→ GOAL OF THE EXERCISE:
Repeat every line, exactly, from the very first through the one where "HOSE_START = 248.2" appears. Add nothing else.

[BEGIN RAW DATA]

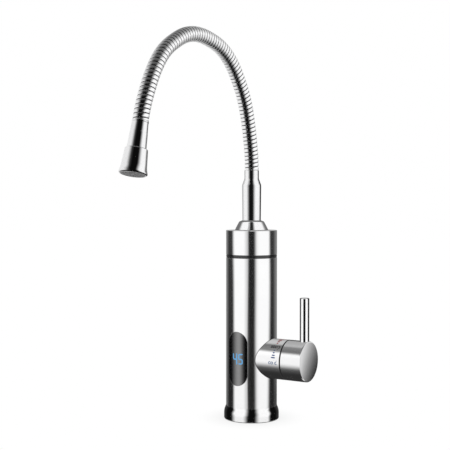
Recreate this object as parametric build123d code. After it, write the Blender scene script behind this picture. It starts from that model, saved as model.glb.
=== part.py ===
from build123d import *
import math
import os

# Electric instant water heater tap: a round brushed steel body that holds the
# heater, a side valve with a turned knob and a round pin, a display window in
# the front, and a swivelling spout that is a bendable steel hose.
# Millimetres. +Z up. The origin is the centre of the base on the worktop.
# The display and the spout look towards -Y, the knob's axis is +X.

# ---------------------------------------------------------------- dimensions
BODY_R = 25.5            # outside radius of body and cap
WALL = 1.2               # shell wall
IN_R = BODY_R - WALL     # inside radius of the shell
SHELL_LOW = 2.0
SHELL_TOP = 161.15
RING_LOW = 161.2         # black seam ring
RING_TOP = 164.5
CAP_TOP = 188.5

BASE_R = 27.5            # foot ring
FOOT_LOW = 0.4
FOOT_WALL_TOP = 5.0
FOOT_CREASE = 11.4       # where the foot's hollow sweep turns into its round wall
FOOT_TOP = 13.3

LEVER_Z = 61.7           # height of the knob's axis
LEVER_R = 19.8
HOUSING_END = 42.15
KNOB_START = 43.45
KNOB_RIM = 63.75
KNOB_EDGE = 64.95
KNOB_NOSE = 66.0
PIN_X = 59.8
PIN_R = 4.65
PIN_TOP = 123.6
PIN_SEAT = 80.2

WINDOW_TURN = -4.2       # the window's centre, degrees about Z from -Y
WINDOW_W = 22.2
WINDOW_H = 53.7
WINDOW_Z = 62.3

SHANK_R = 11.0           # M22 x 1.5 fixing thread, major radius
TAIL_R = 10.478          # G 1/2 water thread, major radius
SHANK_Y = 3.0
TAIL_TOP = -47.0
TAIL_LOW = -60.0
GLAND_Y = -13.7
GLAND_R = 3.7
GLAND_BORE = 3.0         # for a 6 mm round cord

CONE_R = 16.62
COLLAR_R_LOW = 9.2
COLLAR_R_TOP = 9.56
NECK_R = 7.2
HOSE_START = 248.2

HOSE_R = 7.15            # steel hose, outside
HOSE_BORE = 5.1
LINER_R = 4.1
LINER_BORE = 3.1
BALL_R = 6.55            # knuckle ball
SOCKET_R = 6.62          # knuckle socket, 0.07 running clearance

# Centreline of the hose: length along it and its angle from vertical.
HINGES = 5
HOSE_LENGTH = 305.12
STEP = HOSE_LENGTH / HINGES
HINGE_AT = [STEP * (i + 0.5) for i in range(HINGES)]
HINGE_ANGLE = [11.09, 35.67, 78.83, 118.65, 154.56]
MID_ANGLE = [18.42, 55.41, 97.42, 141.32]
START_ANGLE = 5.66
LAST_ANGLE = 161.5
END_ANGLE = 166.6
FLAT = 5.0               # straight length either side of a knuckle

os.makedirs("parts", exist_ok=True)
UP = (Align.CENTER, Align.CENTER, Align.MIN)


def save(name, shape):
    shape.label = name
    export_step(shape, f"parts/{name}.step")


def post(r, z0, z1, x=0.0, y=0.0):
    return Pos(x, y, z0) * Cylinder(r, z1 - z0, align=UP)


def tube(ro, ri, z0, z1, x=0.0, y=0.0):
    return post(ro, z0, z1, x, y) - post(ri, z0 - 1, z1 + 1, x, y)


def block(x0, x1, y0, y1, z0, z1):
    return Pos((x0 + x1) / 2, (y0 + y1) / 2, (z0 + z1) / 2) * Box(x1 - x0, y1 - y0, z1 - z0)


def lathe(points):
    """Closed outline of (r, z) corners turned about Z."""
    face = make_face(Polyline(*[(r, 0, z) for r, z in points], close=True))
    return revolve(face, axis=Axis.Z, revolution_arc=360)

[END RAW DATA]

→ TASK OUTPUT:
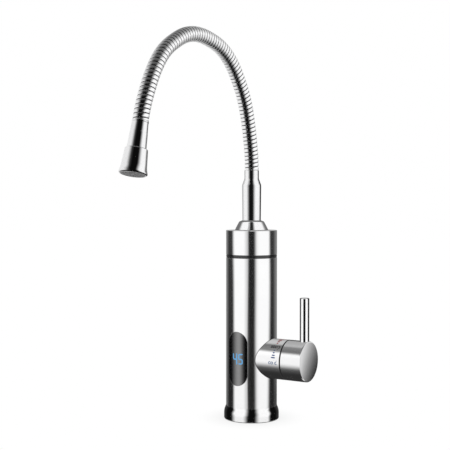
Recreate this object as parametric build123d code. After it, write the Blender scene script behind this picture. It starts from that model, saved as model.glb.
=== part.py ===
from build123d import *
import math
import os

# Electric instant water heater tap: a round brushed steel body that holds the
# heater, a side valve with a turned knob and a round pin, a display window in
# the front, and a swivelling spout that is a bendable steel hose.
# Millimetres. +Z up. The origin is the centre of the base on the worktop.
# The display and the spout look towards -Y, the knob's axis is +X.

# ---------------------------------------------------------------- dimensions
BODY_R = 25.5            # outside radius of body and cap
WALL = 1.2               # shell wall
IN_R = BODY_R - WALL     # inside radius of the shell
SHELL_LOW = 2.0
SHELL_TOP = 161.15
RING_LOW = 161.2         # black seam ring
RING_TOP = 164.5
CAP_TOP = 188.5

BASE_R = 27.5            # foot ring
FOOT_LOW = 0.4
FOOT_WALL_TOP = 5.0
FOOT_CREASE = 11.4       # where the foot's hollow sweep turns into its round wall
FOOT_TOP = 13.3

LEVER_Z = 61.7           # height of the knob's axis
LEVER_R = 19.8
HOUSING_END = 42.15
KNOB_START = 43.45
KNOB_RIM = 63.75
KNOB_EDGE = 64.95
KNOB_NOSE = 66.0
PIN_X = 59.8
PIN_R = 4.65
PIN_TOP = 123.6
PIN_SEAT = 80.2

WINDOW_TURN = -4.2       # the window's centre, degrees about Z from -Y
WINDOW_W = 22.2
WINDOW_H = 53.7
WINDOW_Z = 62.3

SHANK_R = 11.0           # M22 x 1.5 fixing thread, major radius
TAIL_R = 10.478          # G 1/2 water thread, major radius
SHANK_Y = 3.0
TAIL_TOP = -47.0
TAIL_LOW = -60.0
GLAND_Y = -13.7
GLAND_R = 3.7
GLAND_BORE = 3.0         # for a 6 mm round cord

CONE_R = 16.62
COLLAR_R_LOW = 9.2
COLLAR_R_TOP = 9.56
NECK_R = 7.2
HOSE_START = 248.2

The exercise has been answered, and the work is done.